Many people compare this movie to The Princess Bride, and while I do not think it holds quite up to that rather high standard, this is a highly enjoyable film that definitely stays true to the spirit of that classic. It has the same sense of high adventure and magic, not to mention the tongue-in-cheek sense of humor and the idea that true love conquers all. This may be a personal bias on my part, but I do not think that any movie can capture the exact same feel of The Princess Bride, but Stardust comes very close.

There are a few Hollywood moments added in to spice up Gaiman and Vess’ fairy tale for the big screen, but despite those moments, the movie remains true to the heart of the story. Fans of the book will not be disappointed with this adaptation, with one possible exception: Robert DeNiro’s much-debated portrayal of Captain Shakespeare, the sky pirate.

DeNiro and the movie took a lot of flack because Captain Shakespeare was a closet cross-dresser, a characteristic not present in the book version. I knew about this controversy going in, and in some ways I think I was almost hyper aware, because I found myself over analyzing every scene with DeNiro, and while I cannot say that I enjoyed this change in the character, I also cannot say that it seriously hindered my enjoyment of the movie. I am actually curious as to how I would feel if I had not known this beforehand.

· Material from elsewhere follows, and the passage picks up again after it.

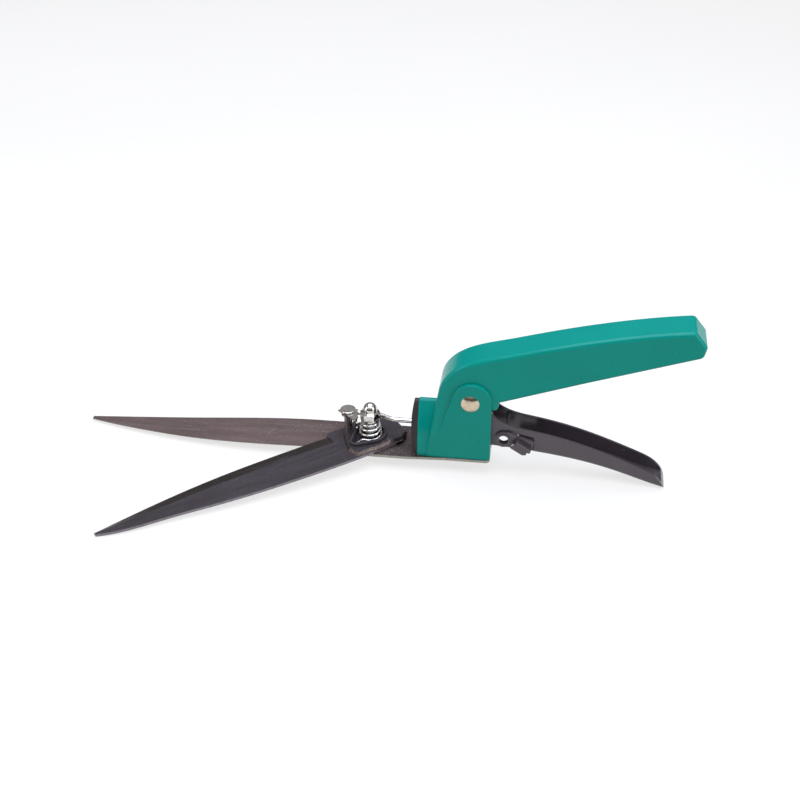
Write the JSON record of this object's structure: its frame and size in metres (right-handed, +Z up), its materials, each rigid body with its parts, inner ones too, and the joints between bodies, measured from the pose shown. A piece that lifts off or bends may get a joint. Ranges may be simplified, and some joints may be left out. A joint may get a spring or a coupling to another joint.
{
  "type": "grass shears",
  "caption": "Single-handed grass shears: long fixed and swinging blades, arched grip over a squeeze lever with lock latch, return spring on the blade bolt.",
  "frame": {"origin": "on the blade bolt's axis, at the underside of the base plate", "axes": "+X back from the blades to the handle, +Z up out of the base plate along the bolt, the open blade lies towards -Y"},
  "size_m": [0.345, 0.1239, 0.1026],
  "materials": {
    "green_plastic": "smooth moulded plastic",
    "black_plastic": "moulded, slightly worn",
    "plate_steel": "dull rolled steel with fine specks",
    "dark_steel": "dark coated steel with fine scratches",
    "black_enamel": "gloss enamel",
    "chrome": "bright plated",
    "spring_steel": "bright plated wire",
    "nickel": "warm nickel plating",
    "zinc_steel": "zinc plated"
  },
  "bodies": {
    "handle": {"handle_body": "green_plastic", "nose_cap": "black_plastic", "fixed_blade": "plate_steel", "handle_screws": "zinc_steel", "pivot_stud": "zinc_steel", "nut_washer": "chrome", "acorn_nut": "chrome", "pivot_rivet": "nickel"},
    "lever": {"squeeze_lever": "black_enamel", "lever_bush": "zinc_steel", "lever_washers": "zinc_steel", "crank_pin": "zinc_steel", "cross_pin": "zinc_steel", "latch_eyelet": "black_enamel"},
    "latch": {"lock_latch": "black_enamel"},
    "blade": {"moving_blade": "dark_steel", "spring_cup": "black_plastic", "blade_spring": "spring_steel", "link_pin": "chrome", "link_bracket": "chrome"},
    "rod": {"link_rod": "chrome"}
  },
  "joints": [
    {"name": "lever_hinge", "type": "hinge", "parent": "handle", "child": "lever", "pos_m": [0.0575, 0, 0.0384], "axis": [0, -1, 0], "range_deg": [0, 13.3], "stiffness_Nm_per_rad": 0.6, "springref_deg": -20.05},
    {"name": "latch_hinge", "type": "hinge", "parent": "lever", "child": "latch", "pos_m": [0.0761, -0.0088, 0.0139], "axis": [0, -1, 0], "range_deg": [0, 25]},
    {"name": "blade_hinge", "type": "hinge", "parent": "handle", "child": "blade", "pos_m": [0, 0, 0.0026], "axis": [0, 0, 1], "range_deg": [-39, 0]},
    {"name": "rod_hinge", "type": "hinge", "parent": "blade", "child": "rod", "pos_m": [-0.0136, 0.005, 0.0149], "axis": [0, 0, 1], "range_deg": [0, 33]}
  ],
  "couplings": [
    {"joint": "blade_hinge", "follows": "lever_hinge", "ratio": -2.93},
    {"joint": "rod_hinge", "follows": "lever_hinge", "ratio": 2.461}
  ]
}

I have two problems with this choice, one–I do not particularly like seeing cross-dressing shown as comic relief, and in this movie a blatant comic relief character is not warranted, there is plenty of natural comedy already present; and two–it did not feel like a natural part of this character. It almost seems tacked-on, so as to make a two-dimensional character more interesting, and I think the writers could have found a better, more natural way of accomplishing that, such as emphasizing Captain Shakespeare’s fascination with England. There is great potential for dramatic irony there with a character from a realm of fantasy and magic being so entranced with what we think of as the mundane, boring, real world.

However, like I said, this portrayal did not affect my enjoyment of the movie, and Robert DeNiro is such a fine actor anyway that he can get away with it. In fact, you can even tell he had fun in the role, which is a feeling I think all of the actors shared. This is a fun movie; one that leaves you with a smile and a warm feeling, and sometimes that is all a movie needs to do.


The movie was presented in widescreen 16:9 format. The picture was sharp and clear with no visible problems.

The audio tracks were recorded in Dolby Digital 5.1 Surround with English, French, and Spanish language tracks. The audio had good directionality, but there were times when the music or sound effects drowned out the dialogue.

Extra Features
Good Omens: The Making of Stardust (running time: 29:53)
A fun little documentary. The real treat, though, are the sections where Neil Gaiman is interviewed.

Deleted/Extended Scenes (running time: 5:30)
Nothing really special here; many of these you can see why the scene was deleted.

Blooper Reel (running time: 5:25)
Like most blooper reels this mainly consists of people laughing and forgetting their lines, but there are a few funny moments.


Previews for Transformers, Shrek 3, It’s a Wonderful Life remastered, The Spiderwick Chronicles, and Artic Tale.